All of this gives Huckleberry some pause... and a little additional clarity is, I believe, in order (see previous post).

The Fed is not being encouraged to lower interest rates because they are too high. Rather, rates are being lowered because the spread between the cost of funds paid by financial institutions and the interest rates that they are charging their customers is too small.

This applies to Subprime Mortgages, Credit Cards, and all riskier loans. The subprime mess--arguably at the root of all this consternation--has been caused by banks, brokers, and hedge funds not charging enough to cover the amount of risk already incumbent upon the borrowers that they have courted--proving once again that denial of risk does not mitigate it. Since (in most cases) contracts prevent the unilateral and/or unscheduled raising of interest rates, the only way the Fed can bail out these select financial institutions and companies is by lowering the cost of funds to provide some room for them to absorb the losses that should have reasonably been expected in the first place. The Fed is the only available source for this bailout because those loans--once touted as the belle of the ball--now have their blemishes on full display and the private equity markets no longer think that they are very pretty at all. Again, this should have been fully expected with a little math and due diligence evidently missing from their efforts to date.

Credit cards are in the same boat, but are even riskier. As the economy worsens/slows credit cards are usually the first to feel the default pinch.
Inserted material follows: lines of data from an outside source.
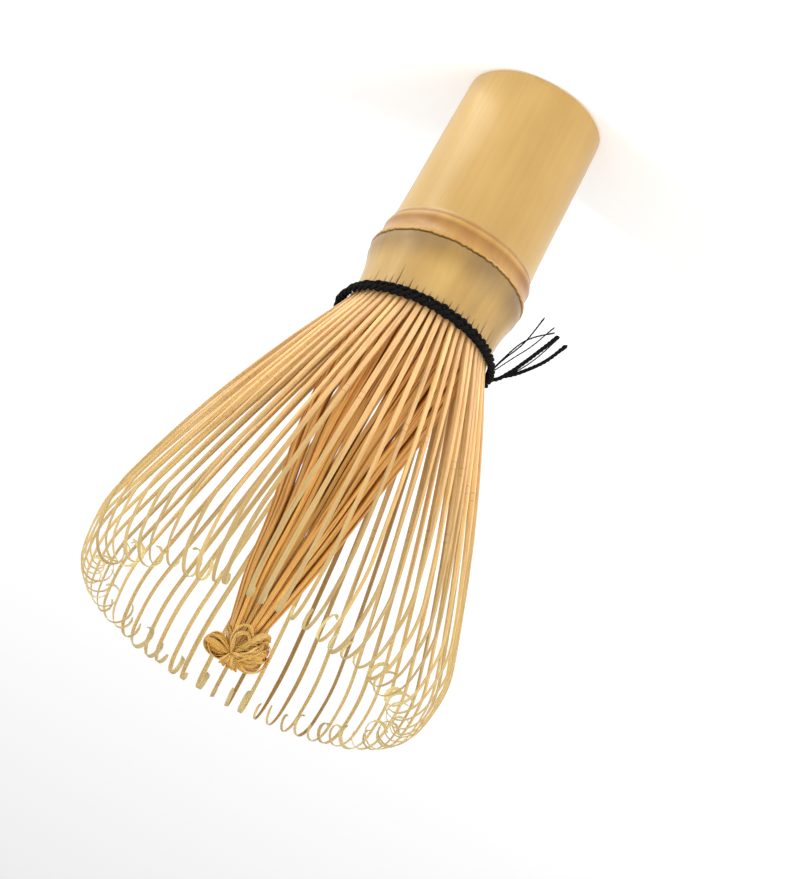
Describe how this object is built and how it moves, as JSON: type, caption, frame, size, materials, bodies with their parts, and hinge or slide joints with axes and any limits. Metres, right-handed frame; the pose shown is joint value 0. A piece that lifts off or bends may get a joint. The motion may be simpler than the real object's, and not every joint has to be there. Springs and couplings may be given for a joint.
{
  "type": "bamboo tea whisk",
  "caption": "Bamboo tea whisk: a culm handle whose split outer tines open in a ring round a bundle of inner tines, bound at the neck with black thread.",
  "frame": {"origin": "centre of the butt's flat face, on which the whisk stands", "axes": "+Z along the handle towards the tips of the tines; the loose thread ends leave towards -X"},
  "size_m": [0.0604, 0.0604, 0.1117],
  "materials": {
    "bamboo_skin": "satin bamboo skin, with the pinkish ridge of its node",
    "bamboo_tine": "split and scraped bamboo, matt",
    "bamboo_core": "split inner bamboo, matt, darker between the strips",
    "cotton_thread": "black twisted cotton thread"
  },
  "bodies": {
    "handle": {"culm": "bamboo_skin", "thread_row_neck": "cotton_thread", "thread_row_tines": "cotton_thread", "thread_end_long": "cotton_thread", "thread_end_short": "cotton_thread", "thread_fibre_1": "cotton_thread", "thread_fibre_2": "cotton_thread", "thread_fibre_3": "cotton_thread", "thread_fibre_4": "cotton_thread"},
    "outer_set_01": {"outer_tines_01": "bamboo_tine"},
    "outer_set_02": {"outer_tines_02": "bamboo_tine"},
    "outer_set_03": {"outer_tines_03": "bamboo_tine"},
    "outer_set_04": {"outer_tines_04": "bamboo_tine"},
    "outer_set_05": {"outer_tines_05": "bamboo_tine"},
    "outer_set_06": {"outer_tines_06": "bamboo_tine"},
    "outer_set_07": {"outer_tines_07": "bamboo_tine"},
    "outer_set_08": {"outer_tines_08": "bamboo_tine"},
    "outer_set_09": {"outer_tines_09": "bamboo_tine"},
    "outer_set_10": {"outer_tines_10": "bamboo_tine"},
    "outer_set_11": {"outer_tines_11": "bamboo_tine"},
    "outer_set_12": {"outer_tines_12": "bamboo_tine"},
    "outer_set_13": {"outer_tines_13": "bamboo_tine"},
    "outer_set_14": {"outer_tines_14": "bamboo_tine"},
    "outer_set_15": {"outer_tines_15": "bamboo_tine"},
    "outer_set_16": {"outer_tines_16": "bamboo_tine"},
    "core": {"inner_tines_01": "bamboo_core", "inner_tines_02": "bamboo_core", "inner_tines_03": "bamboo_core", "inner_tines_04": "bamboo_core", "inner_tines_05": "bamboo_core", "inner_tines_06": "bamboo_core", "inner_tines_07": "bamboo_core", "inner_tines_08": "bamboo_core", "inner_tines_09": "bamboo_core", "inner_tines_10": "bamboo_core", "inner_tines_11": "bamboo_core", "inner_tines_12": "bamboo_core", "inner_tines_13": "bamboo_core", "inner_tines_14": "bamboo_core", "inner_tines_15": "bamboo_core", "inner_tines_16": "bamboo_core", "bow_loop_left": "bamboo_core", "bow_loop_right": "bamboo_core", "bow_fringe": "bamboo_core"}
  },
  "joints": [
    {"name": "flex_outer_01", "type": "hinge", "parent": "handle", "child": "outer_set_01", "pos_m": [0.01177, 0.00234, 0.0478], "axis": [-0.1951, 0.9808, 0], "range_deg": [-3, 6], "stiffness_Nm_per_rad": 0.03},
    {"name": "flex_outer_02", "type": "hinge", "parent": "handle", "child": "outer_set_02", "pos_m": [0.00998, 0.00667, 0.0478], "axis": [-0.5556, 0.8315, 0], "range_deg": [-3, 6], "stiffness_Nm_per_rad": 0.03},
    {"name": "flex_outer_03", "type": "hinge", "parent": "handle", "child": "outer_set_03", "pos_m": [0.00667, 0.00998, 0.0478], "axis": [-0.8315, 0.5556, 0], "range_deg": [-3, 6], "stiffness_Nm_per_rad": 0.03},
    {"name": "flex_outer_04", "type": "hinge", "parent": "handle", "child": "outer_set_04", "pos_m": [0.00234, 0.01177, 0.0478], "axis": [-0.9808, 0.1951, 0], "range_deg": [-3, 6], "stiffness_Nm_per_rad": 0.03},
    {"name": "flex_outer_05", "type": "hinge", "parent": "handle", "child": "outer_set_05", "pos_m": [-0.00234, 0.01177, 0.0478], "axis": [-0.9808, -0.1951, 0], "range_deg": [-3, 6], "stiffness_Nm_per_rad": 0.03},
    {"name": "flex_outer_06", "type": "hinge", "parent": "handle", "child": "outer_set_06", "pos_m": [-0.00667, 0.00998, 0.0478], "axis": [-0.8315, -0.5556, 0], "range_deg": [-3, 6], "stiffness_Nm_per_rad": 0.03},
    {"name": "flex_outer_07", "type": "hinge", "parent": "handle", "child": "outer_set_07", "pos_m": [-0.00998, 0.00667, 0.0478], "axis": [-0.5556, -0.8315, 0], "range_deg": [-3, 6], "stiffness_Nm_per_rad": 0.03},
    {"name": "flex_outer_08", "type": "hinge", "parent": "handle", "child": "outer_set_08", "pos_m": [-0.01177, 0.00234, 0.0478], "axis": [-0.1951, -0.9808, 0], "range_deg": [-3, 6], "stiffness_Nm_per_rad": 0.03},
    {"name": "flex_outer_09", "type": "hinge", "parent": "handle", "child": "outer_set_09", "pos_m": [-0.01177, -0.00234, 0.0478], "axis": [0.1951, -0.9808, 0], "range_deg": [-3, 6], "stiffness_Nm_per_rad": 0.03},
    {"name": "flex_outer_10", "type": "hinge", "parent": "handle", "child": "outer_set_10", "pos_m": [-0.00998, -0.00667, 0.0478], "axis": [0.5556, -0.8315, 0], "range_deg": [-3, 6], "stiffness_Nm_per_rad": 0.03},
    {"name": "flex_outer_11", "type": "hinge", "parent": "handle", "child": "outer_set_11", "pos_m": [-0.00667, -0.00998, 0.0478], "axis": [0.8315, -0.5556, 0], "range_deg": [-3, 6], "stiffness_Nm_per_rad": 0.03},
    {"name": "flex_outer_12", "type": "hinge", "parent": "handle", "child": "outer_set_12", "pos_m": [-0.00234, -0.01177, 0.0478], "axis": [0.9808, -0.1951, 0], "range_deg": [-3, 6], "stiffness_Nm_per_rad": 0.03},
    {"name": "flex_outer_13", "type": "hinge", "parent": "handle", "child": "outer_set_13", "pos_m": [0.00234, -0.01177, 0.0478], "axis": [0.9808, 0.1951, 0], "range_deg": [-3, 6], "stiffness_Nm_per_rad": 0.03},
    {"name": "flex_outer_14", "type": "hinge", "parent": "handle", "child": "outer_set_14", "pos_m": [0.00667, -0.00998, 0.0478], "axis": [0.8315, 0.5556, 0], "range_deg": [-3, 6], "stiffness_Nm_per_rad": 0.03},
    {"name": "flex_outer_15", "type": "hinge", "parent": "handle", "child": "outer_set_15", "pos_m": [0.00998, -0.00667, 0.0478], "axis": [0.5556, 0.8315, 0], "range_deg": [-3, 6], "stiffness_Nm_per_rad": 0.03},
    {"name": "flex_outer_16", "type": "hinge", "parent": "handle", "child": "outer_set_16", "pos_m": [0.01177, -0.00234, 0.0478], "axis": [0.1951, 0.9808, 0], "range_deg": [-3, 6], "stiffness_Nm_per_rad": 0.03},
    {"name": "sway_core", "type": "hinge", "parent": "handle", "child": "core", "pos_m": [0, 0, 0.047], "axis": [0, 1, 0], "range_deg": [-2, 2], "stiffness_Nm_per_rad": 0.3}
  ]
}
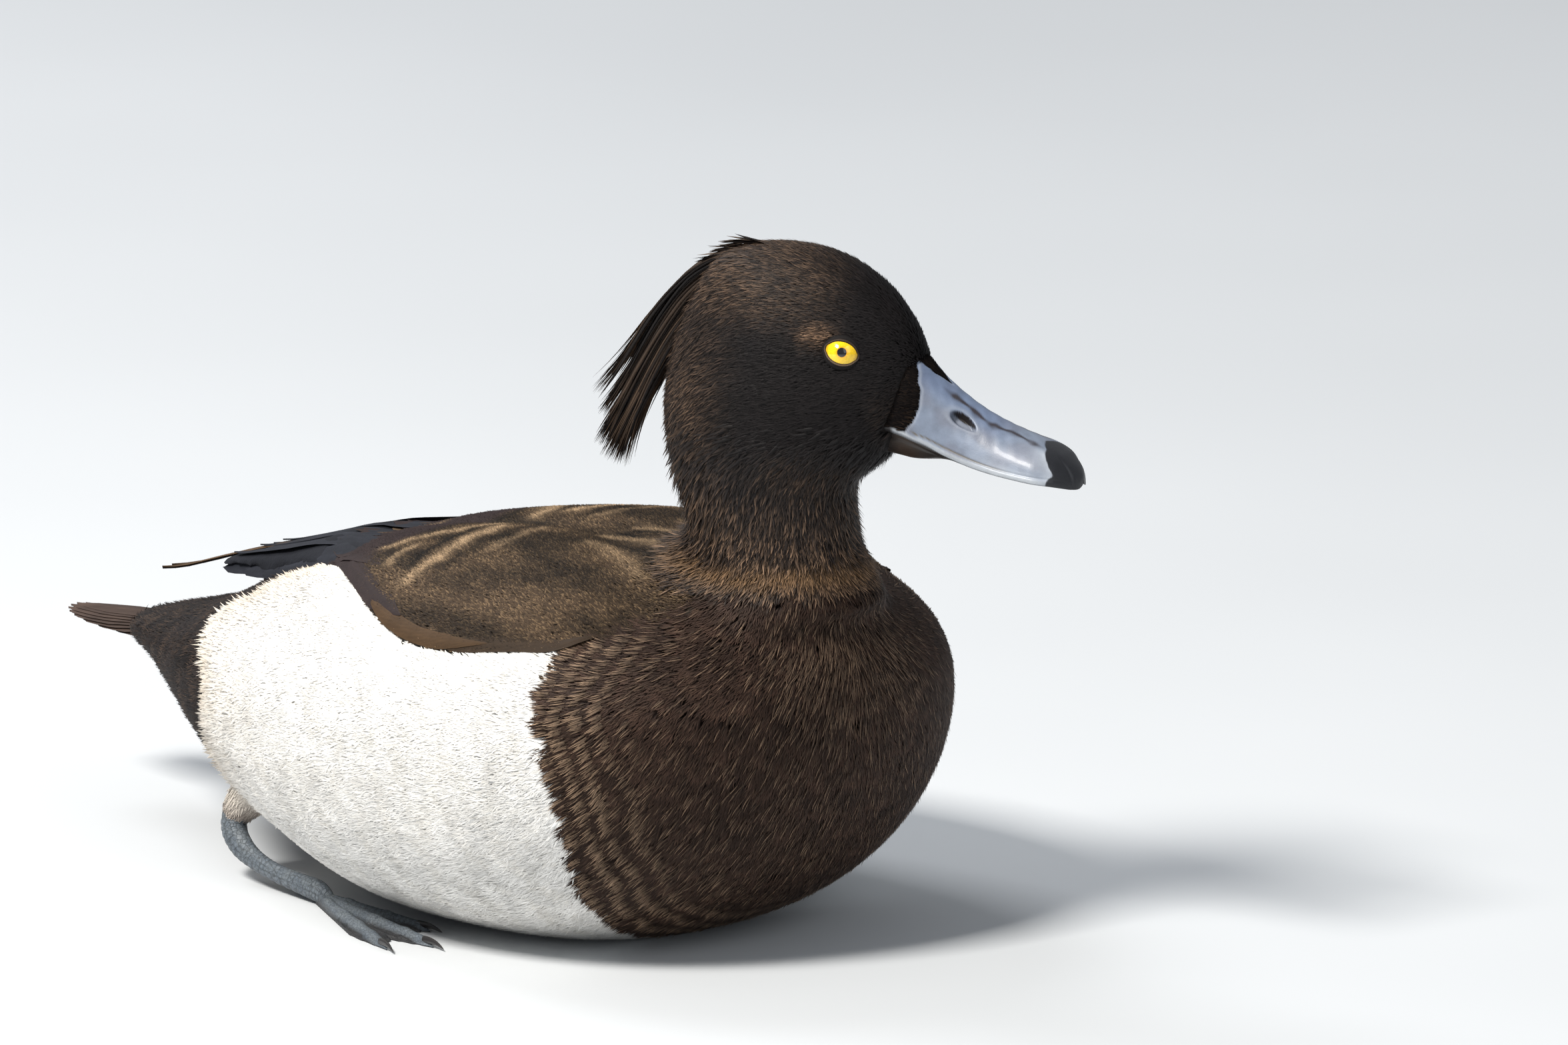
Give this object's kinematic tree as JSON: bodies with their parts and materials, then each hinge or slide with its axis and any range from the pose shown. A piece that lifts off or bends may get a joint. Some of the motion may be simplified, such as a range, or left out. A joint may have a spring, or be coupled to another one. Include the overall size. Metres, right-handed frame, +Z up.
{
  "type": "tufted duck",
  "caption": "Life-size drake tufted duck at rest on its belly, with a hanging crest, broad bill turned to its left, folded wings, short tail and tucked webbed feet.",
  "frame": {"origin": "bottom centre of the bounding box, on the floor that the bird rests on", "axes": "+X towards the breast, +Z up, +Y towards the bird's left side"},
  "size_m": [0.2992, 0.15, 0.1686],
  "materials": {
    "trunk_feathers": "soft overlapping feathers: white flanks and belly, black-brown breast, vent and rump, finely vermiculated dark brown back",
    "neck_feathers": "short black-brown feathers with a browner collar at the base",
    "head_feathers": "fine hair-like black feathers with a faint gloss and a brown sheen on the crown",
    "crest_feathers": "thin, pointed, drooping black-brown plumes",
    "bill_horn": "smooth blue-grey horn with a paler band and a black nail",
    "bill_underside": "dark blue-grey horn, half gloss",
    "eye": "wet, bright yellow iris with a small black pupil",
    "wing_feathers": "dark brown scapulars and coverts with fine tan speckling, black-brown primaries",
    "tail_feathers": "grey-brown tail feathers",
    "leg_skin": "dark blue-grey scaled skin",
    "web_skin": "dark grey toes with blackish webs"
  },
  "bodies": {
    "root": {"trunk": "trunk_feathers", "neck": "neck_feathers", "head": "head_feathers", "crest": "crest_feathers", "bill_upper": "bill_horn", "bill_lower": "bill_underside", "eye_right": "eye", "eye_left": "eye", "wing_right": "wing_feathers", "wing_left": "wing_feathers", "tail": "tail_feathers", "leg_right": "leg_skin", "leg_left": "leg_skin", "foot_right": "web_skin", "foot_left": "web_skin"}
  },
  "joints": []
}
Prime credit cards are likely to remain in the same interest rate range and the lower credit (riskier) credit cards are likely to push up a bit to protect the banks from losses (the only thing worse than less profit at a bank are more losses).

But Won't My Payments Go Down Now That Rates Are Lower?
Not likely. This current round of rate cuts is designed to protect financial institutions--not consumers--and therefore consumers should not anticipate interest rate relief will be felt in their monthly loan payments. In fact, consumers will likely suffer higher costs overall as the dollar concurrently weakens and inflation bares its teeth. Statistically the argument can be made that mortgage and credit card payments were not high enough to cover the inherent risks. The current reductions show every indication (to this author) of being earmarked to stem the flow of blood on Wall Street.

This little insidious protection racket shifts the costs back onto the consumer-at-large in the form of lost buying power (inflation) and economic turmoil. The prevailing thought seems to be that it is better to squeeze a few drops of blood from each of us rather than take the heads (and robust profits) from the subset of us who wear pin-striped three-piece suits. The Fed obviously believes that they are choosing the lesser of two evils. I think that they are incorrect and that a greater evil is being done on many fronts.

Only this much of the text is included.